There are tons of books about dividends.
I’ve found a few with over two hundred pages.
Dividend investing is a powerful strategy. But I’ll give you the most valuable information in under 500 words…
A dividend is a distribution of part of a company’s assets to shareholders. The most common is a cash dividend.
Without dividends, shareholders could only collect money when they sell shares.
A dividend is used by stable businesses to return value to the shareholders. Mature businesses can’t always find cost-effective projects. Cash piles up. Smart management then decides to issue dividends. This lets shareholders decide how to use the cash. And the business sticks to its core business model.
For high-growth businesses, dividends shouldn’t be paid. They need the money to expand. If successful, the business will mature and management will start paying dividends.

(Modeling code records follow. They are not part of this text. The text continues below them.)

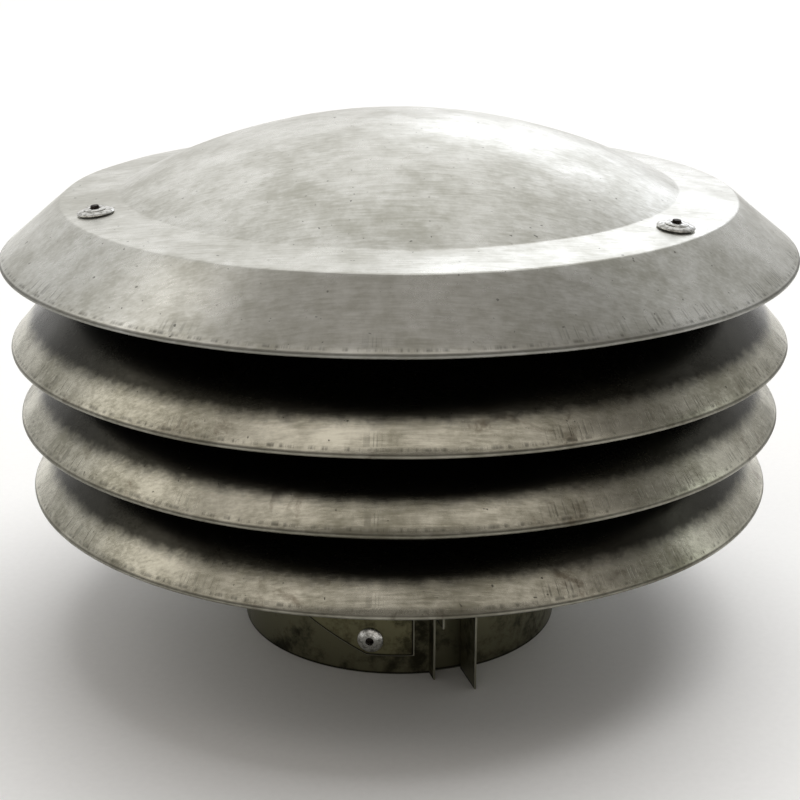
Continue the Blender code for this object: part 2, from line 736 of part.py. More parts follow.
def make_bracket():
    """Plate over the duct on three bent legs that stand on the pan's floor."""
    middle = BRACKET_BOTTOM + BRACKET_SHEET / 2
    foot = PAN_FLOOR + CONTACT_GAP + BRACKET_SHEET / 2
    bm = bmesh.new()
    bmesh.ops.create_cone(
        bm, cap_ends=True, segments=FACETS, radius1=BRACKET_PLATE, radius2=BRACKET_PLATE,
        depth=BRACKET_SHEET, matrix=Matrix.Translation((0, 0, middle)),
    )
    bracket = new_object("motor_bracket", mesh_from(bm, "motor_bracket"), PLATED)
    line = rounded(
        [
            (BRACKET_PLATE * 0.8, 0.0, middle),
            (LEG_RADIUS, 0.0, middle),
            (LEG_RADIUS, 0.0, foot),
            (LEG_RADIUS + FOOT_LENGTH, 0.0, foot),
        ],
        LEG_BEND,
    )
    holes = [((0, 0, middle), (0, 0, 1), BEARING_RADIUS, 8 * MM)]
    for index, azimuth in enumerate(LEG_AZIMUTHS, start=1):
        leg = cutter_object(f"leg_{index}", strip_mesh(f"leg_{index}", line, LEG_WIDTH, (0, 1, 0)))
        leg.rotation_euler = (0.0, 0.0, math.radians(azimuth))
        solidify(leg, BRACKET_SHEET, 0.0)
        boolean(bracket, leg, "UNION")
        holes.append((at(azimuth, FOOT_MIDDLE, foot), (0, 0, 1), SHEET_SCREW[2] + HOLE_GAP, 5 * MM))
        holes.append(motor_screw_hole(azimuth))
        pan_head_screw(
            f"bracket_screw_{index}", SHEET_SCREW[:2], SHEET_SCREW[2], SHEET_SCREW_LENGTH,
            at(azimuth, FOOT_MIDDLE, foot + BRACKET_SHEET / 2), (0, 0, 1),
        )
        pan_head_screw(
            f"motor_screw_{index}", SHEET_SCREW[:2], SHEET_SCREW[2], MOTOR_SCREW_LENGTH,
            at(azimuth, MOTOR_SCREW_CIRCLE, BRACKET_BOTTOM), (0, 0, -1),
        )
    drill(bracket, holes)


def motor_screw_hole(azimuth):
    """The hole for a screw that holds the motor on its bracket."""
    return at(azimuth, MOTOR_SCREW_CIRCLE, CAP_BOTTOM), (0, 0, 1), SHEET_SCREW[2] + HOLE_GAP, 20 * MM


make_bracket()


# Motor

POCKET = BEARING_RADIUS + CONTACT_GAP
SHAFT_HOLE = SHAFT_RADIUS + 1.5 * MM


def make_motor():
    """Shell, end cap, stator, two bearings, and the turning core and shaft."""
    pocket_floor = CAP_TOP - POCKET_DEPTH
    cap = turned(
        "motor_end_cap",
        [
            (POCKET, CAP_TOP), (MOTOR_RADIUS, CAP_TOP), (MOTOR_RADIUS, CAP_BOTTOM),
            (SHAFT_HOLE, CAP_BOTTOM), (SHAFT_HOLE, pocket_floor), (POCKET, pocket_floor),
        ],
        MOTOR_PAINT, steps=32, closed=True,
    )
    drill(cap, [motor_screw_hole(azimuth) for azimuth in LEG_AZIMUTHS])
    bore = MOTOR_RADIUS - MOTOR_WALL
    boss_top = UPPER_BEARING + BEARING_HEIGHT + MOTOR_WALL
    boss = POCKET + MOTOR_WALL
    turned(
        "motor_shell",
        [
            (0.0, boss_top), (boss, boss_top), (boss, SHELL_TOP), (MOTOR_RADIUS, SHELL_TOP),
            (MOTOR_RADIUS, SHELL_BOTTOM), (bore, SHELL_BOTTOM), (bore, UPPER_BEARING),
            (POCKET, UPPER_BEARING), (POCKET, boss_top - MOTOR_WALL + CONTACT_GAP),
            (0.0, boss_top - MOTOR_WALL + CONTACT_GAP),
        ],
        MOTOR_PAINT, steps=32,
    )
    ring("stator", STATOR_INNER, STATOR_OUTER, CORE_BOTTOM, CORE_HEIGHT, LAMINATION)
    core = ring(
        "rotor_core", SHAFT_RADIUS + RUN_GAP, STATOR_INNER - AIR_GAP, CORE_BOTTOM, CORE_HEIGHT, LAMINATION
    )
    ring("bearing_lower", SHAFT_RADIUS + RUN_GAP, BEARING_RADIUS, LOWER_BEARING, BEARING_HEIGHT, STEEL)
    ring("bearing_upper", SHAFT_RADIUS + RUN_GAP, BEARING_RADIUS, UPPER_BEARING, BEARING_HEIGHT, STEEL)
    chamfer = 0.5 * MM
    shaft = turned(
        "shaft",
        [
            (0.0, SHAFT_TOP), (SHAFT_RADIUS - chamfer, SHAFT_TOP), (SHAFT_RADIUS, SHAFT_TOP - chamfer),
            (SHAFT_RADIUS, SHAFT_BOTTOM + chamfer), (SHAFT_RADIUS - chamfer, SHAFT_BOTTOM),
            (0.0, SHAFT_BOTTOM),
        ],
        STEEL, steps=24,
    )
    return [core, shaft]


def ring(name, inner, outer, bottom, height, look):
    """A plain thick ring."""
    top = bottom + height
    return turned(name, [(inner, top), (outer, top), (outer, bottom), (inner, bottom)], look, 24, closed=True)


# Impeller

def blade_mesh(name):
    """A twisted blade, from inside the hub to the tip."""
    root = HUB_RADIUS * 0.8
    tip = COLLAR_BORE - BLADE_CLEARANCE
    bm = bmesh.new()
    bmesh.ops.create_grid(bm, x_segments=5, y_segments=4, size=0.5)
    for vertex in bm.verts:
        out = vertex.co.x + 0.5
        chord = vertex.co.y * BLADE_CHORD * (0.8 + 0.2 * out)
        radius = root + (tip - root) * out
        pitch = BLADE_PITCH + BLADE_TWIST * (1.0 - out)
        angle = chord * math.cos(pitch) / max(radius, HUB_RADIUS)
        camber = 0.06 * BLADE_CHORD * (1.0 - (2 * vertex.co.y) ** 2)
        height = HUB_TOP - HUB_HEIGHT * 0.48 + chord * math.sin(pitch) + camber
        vertex.co = (radius * math.cos(angle), radius * math.sin(angle), height)
    return mesh_from(bm, name)


def make_impeller():
    """Hub with a rounded nose and a set of twisted blades."""
    bore = SHAFT_RADIUS + RUN_GAP
    hub = turned(
        "impeller",
        [
            (bore, HUB_TOP), (HUB_RADIUS - 1.5 * MM, HUB_TOP), (HUB_RADIUS, HUB_TOP - 1.5 * MM),
            (HUB_RADIUS, HUB_BOTTOM + 3.5 * MM), (HUB_RADIUS - 3.5 * MM, HUB_BOTTOM), (bore, HUB_BOTTOM),
        ],
        NYLON, steps=30, closed=True,
    )
    for index in range(BLADE_COUNT):
        name = f"blade_{index + 1}"
        blade = cutter_object(name, blade_mesh(name))
        blade.rotation_euler = (0.0, 0.0, math.tau * index / BLADE_COUNT + math.radians(7.0))
        solidify(blade, BLADE_WALL, 0.0)
        boolean(hub, blade, "UNION")
    clip_radius, clip_height = CLIP
    clip = ring("impeller_clip", bore, clip_radius, CLIP_TOP - clip_height, clip_height, PLATED)
    return [hub, clip]


FAN_AXIS = empty_axis("fan_axis", (0.0, 0.0, HUB_TOP))
for turning_piece in make_motor() + make_impeller():
    hang_on(turning_piece, FAN_AXIS)


# Terminal box

def box_mesh(name, low, high):
    """A box between two corners."""
    low = Vector(low)
    high = Vector(high)
    size = high - low
    bm = bmesh.new()
    bmesh.ops.create_cube(bm, size=1.0)
    bmesh.ops.scale(bm, verts=bm.verts, vec=size)
    bmesh.ops.translate(bm, verts=bm.verts, vec=(low + high) / 2)
    return mesh_from(bm, name)


def make_terminal_box():
    """Box saddled on the motor's side, with a lid on its outer face and a gland below."""
    depth, width, height = BOX_SIZE
    bottom = SHELL_BOTTOM + BOX_LIFT
    inner_x = MOTOR_RADIUS * 0.8
    outer_x = MOTOR_RADIUS + depth
    turn = (0.0, 0.0, math.radians(BOX_AZIMUTH))
    box = new_object(
        "terminal_box",
        box_mesh("terminal_box", (inner_x, -width / 2, bottom), (outer_x, width / 2, bottom + height)),
        NYLON,
    )
    bm = bmesh.new()
    bmesh.ops.create_cone(
        bm, cap_ends=True, segments=48, radius1=MOTOR_RADIUS + CONTACT_GAP,
        radius2=MOTOR_RADIUS + CONTACT_GAP, depth=4 * height,
        matrix=Matrix.Translation((0, 0, bottom)),
    )
    saddle = cutter_object("terminal_box_saddle", mesh_from(bm, "terminal_box_saddle"))
    room = cutter_object(
        "terminal_box_room",
        box_mesh(
            "terminal_box_room",
            (MOTOR_RADIUS + BOX_WALL, -width / 2 + BOX_WALL, bottom + BOX_WALL),
            (outer_x + BOX_WALL, width / 2 - BOX_WALL, bottom + height - BOX_WALL),
        ),
    )
    lid = new_object(
        "terminal_lid",
        box_mesh(
            "terminal_lid",
            (outer_x + CONTACT_GAP, -width / 2, bottom),
            (outer_x + CONTACT_GAP + BOX_WALL, width / 2, bottom + height),
        ),
        NYLON,
    )
    for piece in (box, saddle, room, lid):
        piece.rotation_euler = turn
    boolean(box, saddle, "DIFFERENCE")
    boolean(box, room, "DIFFERENCE")
    middle_x = MOTOR_RADIUS + BOX_WALL + (depth - BOX_WALL) / 2
    centre = at(BOX_AZIMUTH, middle_x, bottom)
    drill(box, [(centre, (0, 0, 1), GLAND_NECK + CONTACT_GAP, 3 * BOX_WALL)])
    gland = turned(
        "cable_gland",
        [
            (GLAND_BORE, BOX_WALL + 1.5 * MM), (GLAND_NECK, BOX_WALL + 1.5 * MM), (GLAND_NECK, -CONTACT_GAP),
            (GLAND_FLANGE, -CONTACT_GAP), (GLAND_FLANGE, -4 * MM), (GLAND_FLANGE - 1.5 * MM, -4.5 * MM),
            (GLAND_NECK, -9 * MM), (GLAND_BORE, -9 * MM),
        ],
        NYLON, steps=18, closed=True,
    )
    gland.location = centre


make_terminal_box()
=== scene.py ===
"""Looks of a weathered louvred exhaust cowl with a small fan inside its duct collar.

Pieces are made in metres in the part's own frame: the collar's lower rim on z = 0, the axis along Z,
the side with the riveted seam plate towards -Y. Lengths below are in metres, written with MM.
"""

import math

import bmesh
import bpy
from mathutils import Matrix, Vector, noise


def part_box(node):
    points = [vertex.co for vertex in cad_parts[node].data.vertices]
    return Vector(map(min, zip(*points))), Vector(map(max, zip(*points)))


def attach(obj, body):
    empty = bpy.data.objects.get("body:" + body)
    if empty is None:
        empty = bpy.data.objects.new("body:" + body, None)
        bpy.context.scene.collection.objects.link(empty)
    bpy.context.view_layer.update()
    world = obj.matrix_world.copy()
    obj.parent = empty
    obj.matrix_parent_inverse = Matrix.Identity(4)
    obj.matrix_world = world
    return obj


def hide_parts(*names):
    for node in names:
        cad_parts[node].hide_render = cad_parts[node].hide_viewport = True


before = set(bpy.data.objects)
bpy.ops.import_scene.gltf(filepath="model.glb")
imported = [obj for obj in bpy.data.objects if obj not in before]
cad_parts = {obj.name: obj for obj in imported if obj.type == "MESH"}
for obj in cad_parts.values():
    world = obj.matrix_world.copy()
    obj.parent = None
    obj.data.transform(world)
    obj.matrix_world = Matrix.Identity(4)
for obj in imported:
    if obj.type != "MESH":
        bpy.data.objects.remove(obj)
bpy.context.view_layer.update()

MM = 0.001

# Sizes read from the frame
LID_LOW, LID_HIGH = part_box("lid")
COWL_RADIUS = LID_HIGH.x
LID_LIP = LID_LOW.z
LID_TOP = LID_HIGH.z
PAN_LOW, PAN_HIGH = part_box("base_pan")
CAGE_RADIUS = PAN_HIGH.x
COLLAR_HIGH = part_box("collar")[1]
COLLAR_RADIUS = COLLAR_HIGH.x
BAND_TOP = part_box("clamp_band")[1].z

# Sizes of the sheets
SHEET = 0.8 * MM
HEM = 0.75 * MM             # half the thickness of a folded lip
HEM_DEPTH = 4.0 * MM
SKIRT_RUN = 18.4 * MM
SKIRT_DROP = 16.3 * MM
FLAT_WIDTH = 17.1 * MM
FLAT_TILT = math.radians(6.0)
FLAT_RADIUS = COWL_RADIUS - SKIRT_RUN
FLAT_HEIGHT = LID_LIP + SKIRT_DROP
DOME_RADIUS = FLAT_RADIUS - FLAT_WIDTH
LOUVRE_SLOPE = math.radians(48.0)
PAN_HEIGHT = 48.6 * MM
PAN_NECK = COLLAR_RADIUS + 1.1 * MM
COLLAR_WALL = 0.6 * MM
CONTACT_GAP = 0.3 * MM
SIDES = 264                 # facets round a large turned sheet
ROW_STEP = 2.6 * MM         # spacing of mesh rows along a sheet
SHARP_ANGLE = math.radians(38.0)
FOLD_STEPS = 8              # facets round the half circle of a folded lip
SWAY = 0.16 * MM            # how far a hand-spun sheet strays from true

STRUT_AZIMUTHS = (-156.5, -36.5, 83.5)    # degrees; the lid rivets stand over the struts


# Shapes

def compass(azimuth):
    """The level direction at an azimuth in degrees."""
    angle = math.radians(azimuth)
    return Vector((math.cos(angle), math.sin(angle), 0.0))


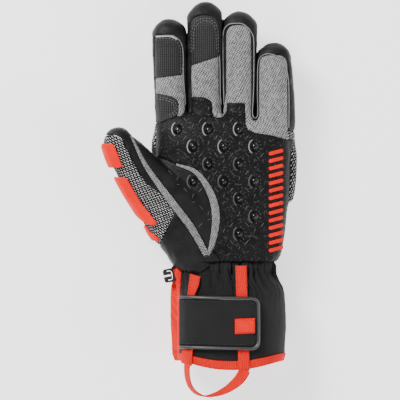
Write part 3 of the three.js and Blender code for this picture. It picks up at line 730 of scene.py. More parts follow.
def makeHem():  # a folded tape: outside, round the edge and back inside
    outer = cuffRings(hemRows, 0, hemLook["step"])
    inner = cuffRings(hemRows, -hemLook["thick"], hemLook["step"])
    edge = []
    for angle in np.radians(hemLook["angles"]):
        share = (1 - math.cos(angle)) / 2
        ring = outer[-1] * (1 - share) + inner[-1] * share
        ring[:, 1] -= hemLook["bulge"] * math.sin(angle)
        edge.append(ring)
    tube = tubeObject("hem_binding_piece", outer + edge + inner[::-1], closed=True)
    keepOffTable(tube)
    return tube


pieces["hem_binding"] = makeHem()

trims = {  # how far off the cuff they lie, how thick they are and how their edge turns in
    "strap_tab": {"lift": 1.8, "thick": 2.2, "edge": (0.5, 2, 0.5, 8)},
    "strap_edging": {"lift": 1.6, "thick": 2.4, "edge": (0.9, 1.2, 0.9, 1.6)},
    "strap_pull_patch": {"lift": 4.3, "thick": 1.1, "edge": (0.4, 1)},
    "right_webbing": {"lift": 0.3, "thick": 1.2, "edge": (0.3, 0.8)},
    "left_webbing": {"lift": 0.3, "thick": 1.2, "edge": (0.3, 0.8)},
}
hemOverlap = 2
tabSize = {"left": -16.4, "right": 47.6, "low": -116.6, "high": -74.6, "radius": 8, "slant": 1.4}
tabTuck, tabFloor, edgingWidth = 9, 33, 3.2
patchSize = {"left": 27.5, "right": 43.3, "low": -104.1, "high": -92, "radius": 1, "slant": -0.6}
rightWebbing = [(27.8, -49), (36.8, -49), (39.4, -140), (30.4, -140)]
leftWebbing = [(-7.5, -57.2), (0.6, -59.6), (-0.4, -66), (-4, -75), (-4.4, -100), (-6.6, -140),
               (-15.6, -140), (-12.8, -100), (-9.9, -75)]
webbingFloors = {"right": 24, "left": 29}


def overCuff(name):  # the smooth tube of a trim's outer side
    rows = [(*row[:6], 0, row[7], row[6]) for row in cuffRows[2:-1]]
    rows += [(*cuffRows[-1][:8], hemRows[0][8]), *hemRows]
    rows.append((hemRows[-1][0] - hemOverlap, *hemRows[-1][1:]))
    tube = tubeObject("layer", cuffRings(rows, trims[name]["lift"] + trims[name]["thick"]))
    markCut(tube)
    return tube


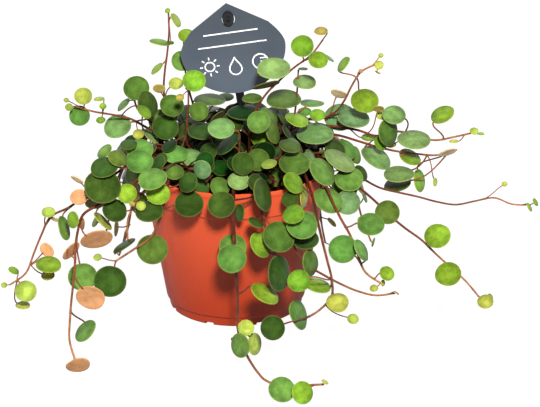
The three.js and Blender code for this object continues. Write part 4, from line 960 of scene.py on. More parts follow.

Dividends don’t lie. A steady payout shows a company is financially stable and shareholder friendly.
Dividend investors find businesses that have a long history of paying and raising dividends. The best businesses keep paying dividends through both the good and tough times. Around 50 companies today make the Dividend Aristocrats list.
The list contains companies that have raised their dividends for at least 25 consecutive years. It includes well known names such as Walmart, Procter & Gamble, and McDonald’s. A few of the companies have raised their dividends for over 40 years.
Investing in businesses that raise dividends is a great strategy for income portfolios.
For example, let’s say you bought one share of Procter & Gamble at the start of 2010 for $62. At that time, it had a $0.44 quarterly dividend. That’s a 2.8% annualized dividend yield ($0.44 × 4 ÷ $62).
By the end of 2015, Procter & Gamble had raised its dividend to $0.663. Based on your $62 purchase, the yield would then be 4.3%. Each year a company raises its dividend, the yield on your initial investment climbs. On top of that, share price climbed to $80 so capital gains can be collected.
For a last example let’s look at an investment in Walmart for 20 years, from 1995 to 2015.
At the start of 1995 you could have bought one Walmart share for $12. At that time Walmart paid a $0.10 annual dividend… almost a 1% yield. But each year the dividend was raised.
Over the 20 years a total of $16.61 was paid in dividends. That’s more than the initial investment. The annual dividend grew to $1.96 and the yield on the $12 investment turned into an incredible 16%.
Dividend investors can keep collecting income. Over time capital gains can also be realized.
To amplify gains, investors will reinvest each dividend. Most brokers let you automatically reinvest the dividends for free. And it’s usually best to reinvest.
Dividend investing is a powerful strategy. Smart investors add great dividend businesses to their portfolios when they trade at cheap prices. And you should too.